Managing Your MySpace Strategy
Once you are confident your MySpace conveys a message and image consistent with your business networking objectives, it’s time to work it. The most important component of this will be to build your network of Friends by driving traffic to your MySpace page. You can do this in a few specific ways.
• You can search for Friends, targeting specific characteristics through the Browse and Search features, inviting those who meet your criteria as you find them.
• You can include your MySpace URL in the signature of your email, and include it in your printed mailings and other promotional materials.
• You can cross link your MySpace URL with your other Internet marketing tools like web sites, Yahoo Groups and other web-based forums.

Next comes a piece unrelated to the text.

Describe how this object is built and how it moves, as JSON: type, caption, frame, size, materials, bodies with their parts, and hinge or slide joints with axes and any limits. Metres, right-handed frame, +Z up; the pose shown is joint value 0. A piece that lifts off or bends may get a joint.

Once your network of friends begins to grow, you can increase the number of your “Top Friends” from four to as many as twenty-four. This is the group of Friends that will be visible to anyone who visits your home page. Being in someone’s Tops carries prestige. Users frequently jockey Friends through their Tops to stroke them and to use them as bait. For instance, if you put someone in your Tops who represents your core target demographic, you can browse through their Friends, inviting anyone you think meets those same networking criteria. When new users receive your invitation, they will visit your MySpace page, see their Friend in your Tops, and likely accept your invitation.
Choose sixteen Top Friends and rotate them about every week or two. This will give new invitees time to find their Friend in your Tops and accept your invitation. This strategy provides a steady stream of new Friends from which to choose, as well as a thread of consistency, since you’re harvesting Friends from networks based on the criteria you set forth at the beginning of your strategy. Equally important, this method adheres to MySpace’s Terms of Service, which prohibit the use of automated friend-finding software.
If your business has a local demographic, as in the case of Kenny’s, concentrate your efforts on developing a group of friends within a reasonable geographic radius by setting that parameter in the Browse function.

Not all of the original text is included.